And that's one of the parameters of your model or hyperparameters of your model.

JEREMY: And this is the callback you've got here. So this callback is going to be used to set

up the data, I guess, so that you're going to be using this to add the noise so that the

model's then got the data that we're trying to get it to learn to then denoise.

TANISHQ: Yeah. So the callback of course makes life a lot

easier in terms of, yeah, setting up everything and still being able to use, I guess, the

miniai learner with maybe some of these more complicated and maybe a little

bit more unique training loops. So yeah, in this case, we're just able to

use the callback in order to set up the batch that we are passing into our learner.

JEREMY: I just want to mention, when you first did this, you wrote out the Greek letters in English,

alpha and beta and so forth. And at least for my brain, I was finding it

difficult to read because they were literally going off the edge of the page

and I couldn't see it all at once. And so we did a search and replace to

replace it with the actual Greek letters.
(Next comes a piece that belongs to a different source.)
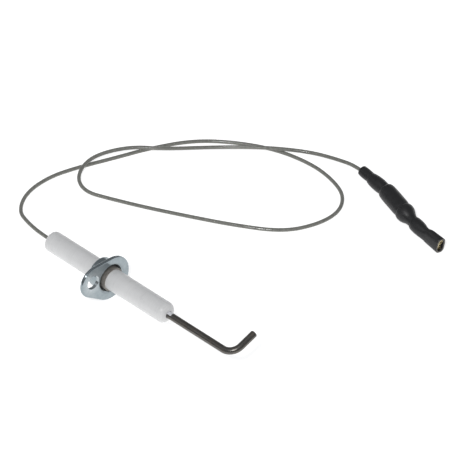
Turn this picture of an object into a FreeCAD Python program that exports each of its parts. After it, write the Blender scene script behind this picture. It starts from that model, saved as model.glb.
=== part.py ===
import FreeCAD, Part
import math
import os
import Sketcher

# Flame sensor probe of a gas burner: a bent rod in a ceramic tube with a one-eared
# steel flange, and a free lead that ends in a sleeved suppressor and a tab receptacle.
# Frame: millimetres, +Z up, the probe lies on the ground plane with its tip towards +X.
# The origin is under the middle of the probe itself, at ground level.

SIZES = {
    # how the probe lies: flange front face centre, tilt, and turns about its own axis
    "seat_x": -16.44,
    "seat_y": 1.25,
    "seat_z": 9.89,
    "nose_up": 9.1,
    "ear_roll": 152.0,
    "tip_roll": 8.1,
    # ceramic tube, measured both ways from the flange's front face
    "ceramic_radius": 4.5,
    "ceramic_front": 33.0,
    "ceramic_rear": 35.8,
    "nose_round": 2.8,
    "rear_round": 1.5,
    "ceramic_bore": 1.6,
    "collar_radius": 4.95,
    "collar_front": 2.6,
    "collar_rear": 5.9,
    "socket_bore": 2.2,
    "socket_depth": 16.0,
    # rod
    "rod_radius": 1.5,
    "rod_tail": 24.5,
    "rod_corner": 68.5,
    "rod_leg": 12.9,
    "rod_bend": 5.0,
    "rod_edge": 0.25,
    # flange, a plate with a cup drawn backwards round the collar
    "plate_thick": 1.5,
    "plate_radius": 9.8,
    "plate_edge": 0.55,
    "ear_radius": 7.0,
    "ear_reach": 9.65,
    "ear_hole_reach": 10.6,
    "ear_hole_radius": 3.1,
    "cup_radius": 6.5,
    "cup_bore": 5.1,
    "cup_depth": 7.4,
    "cup_floor": 1.0,
    "cup_rim_bore": 4.65,
    "cup_lip": 2.0,
    "cup_heel": 1.0,
    # what holds the collar in the cup
    "gasket_bore": 4.6,
    "gasket_radius": 5.05,
    "gasket_thick": 0.5,
    "ring_length": 3.0,
    # joint between rod and lead, inside the ceramic's rear socket
    "ferrule_radius": 1.95,
    "ferrule_front": 20.0,
    "ferrule_rear": 31.5,
    "ferrule_bore": 0.55,
    "cement_gap": 0.6,
    "cement_length": 2.4,
    "cement_bore": 0.84,
    # how deep a wire goes into the crimp that holds it
    "crimp_depth": 1.0,
    # lead
    "jacket_radius": 0.8,
    "jacket_bore": 0.54,
    "conductor_radius": 0.5,
    # splice at the lead's end, measured from where the lead enters its first sleeve
    "splice_x": 12.72,
    "splice_y": 117.89,
    "splice_z": 3.3,
    "splice_heading": -5.2,
    "splice_pitch": 1.6,
    "entry_start": 0.0,
    "entry_length": 5.5,
    "entry_radius": 2.1,
    "entry_bore": 0.85,
    "cover_start": 5.5,
    "cover_length": 9.2,
    "cover_radius": 2.8,
    "cover_bore": 2.1,
    "crimp_start": 7.5,
    "crimp_length": 6.0,
    "crimp_radius": 1.5,
    "crimp_bore": 0.6,
    "splice_end": 14.2,
    # suppressor, measured from the splice's end
    "resistor_heading": -14.1,
    "resistor_pitch": 1.2,
    "resistor_start": 2.4,
    "resistor_length": 13.2,
    "resistor_radius": 2.9,
    "cap_length": 1.6,
    "cap_wall": 0.25,
    "wire_radius": 0.45,
    "sleeve_start": 0.0,
    "sleeve_radius": 3.65,
    "sleeve_bore": 3.2,
    "ball_radius": 4.0,
    "ball_start": 13.3,
    "ball_end": 19.3,
    "neck_radius": 2.5,
    "neck_bore": 1.9,
    "sleeve_end": 20.5,
    # tab receptacle and its sleeve, measured from the ball's end
    "terminal_heading": -4.6,
    "terminal_pitch": -1.6,
    "terminal_roll": -105.0,
    "barrel_start": 2.2,
    "barrel_length": 4.6,
    "barrel_radius": 1.35,
    "barrel_bore": 0.9,
    "tongue_width": 2.2,
    "tongue_length": 4.4,
    "sheet_thick": 0.4,
    "jaw_lap": 1.5,
    "jaw_length": 7.3,
    "jaw_width": 5.2,
    "curl_radius": 1.0,
    "curl_bore": 0.6,
    "curl_slot": 1.0,
    "skin_start": 1.9,
    "bulge_radius": 2.85,
    "bulge_end": 10.0,
    "waist_width": 6.6,
    "waist_height": 3.9,
    "mouth_width": 7.0,
    "mouth_height": 3.8,
    "skin_end": 18.0,
    "skin_wall": 0.55,
}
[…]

I still don't know how I feel about it.

I'm finding it easier to read because I can see it all at once.

I don't know if it's a scroll and I don't get overwhelmed.

But when I need to edit the code, I kind of just tend to copy

and paste the Greek letters, which is why we use the actual word beta in

the init parameter list so that somebody using this never has to type a Greek letter.

But I don't know, Johno or Tanishq, if you had any thoughts over the last week or two,

since we made that change about whether you guys like having the Greek letters in there

or not. JOHNO: I like it for this demo in particular.

I don't know that I do this in my code, but because we're looking back and forth between

the paper and the implementation here, I think it works in this case just fine.

TANISHQ: Yeah, I agree. I think it's good for when you're trying to

study something or try to implement something, having the Greek letters is very useful to be

able to, I guess, match the math more closely and it's just easy just to pick the equation

and put it into code or white-source style looking at the code and try

to match it to the equation. So I think for educational purpose, I

tend to like, I guess, the Greek letters. So yeah. Yeah, so we have our initialization where

we're just defining all these variables. We'll get to the predict in just a moment, but

first I just want to go over the before_batch where we're setting up our

batch to pass into the model. So remember that the model is taking

in our noisy image and the timestep. And of course the target is the actual amount

of noise that we are adding to the image. So basically we generate that noise.

So that's what… JEREMY: So epsilon is that target.

So epsilon is the amount of noise, not the amount of, is the actual noise.

TANISHQ: Yes. Epsilon is the actual noise that we're adding.

And that's the target as well because our model is a noise predicting model.

It's predicting the noise in the image. And so our target should be the noise

[unintelligible] that we're adding to the image during

training. So we have our epsilon and we're just

generating it with this random function. The random normal distribution

with a mean of 0, variance of 1. So that's what that's doing and adding

the appropriate shape and device. Then the batch that we get originally

will contain the clean images. These are the original images from our dataset.

So that's x0. And then what we want to

do is we want to add noise. So we have our alphabar and we have

a random timestep that we select. And then we just simply follow that equation,

which I can, I'll just show in just a moment. JEREMY: That equation, you can

make a tiny bit easier to read. I think if you were to double click on that

first alphabar underscore t, cut it and then paste it, sorry, in the xt equals torch dot

square root, take the thing inside the square root, double click it and paste

it over the top of the word torch. That would be a little bit easier to read. And then you'll do the same for the next one.

TANISHQ: There we go.

Put those parentheses. Yep.

TANISHQ: Yeah, so basically, yeah, so yeah, I

guess I'll just pull up the equation. So let's see, there's then, so there's a section

in the paper that has the nice algorithm. See if I can find it.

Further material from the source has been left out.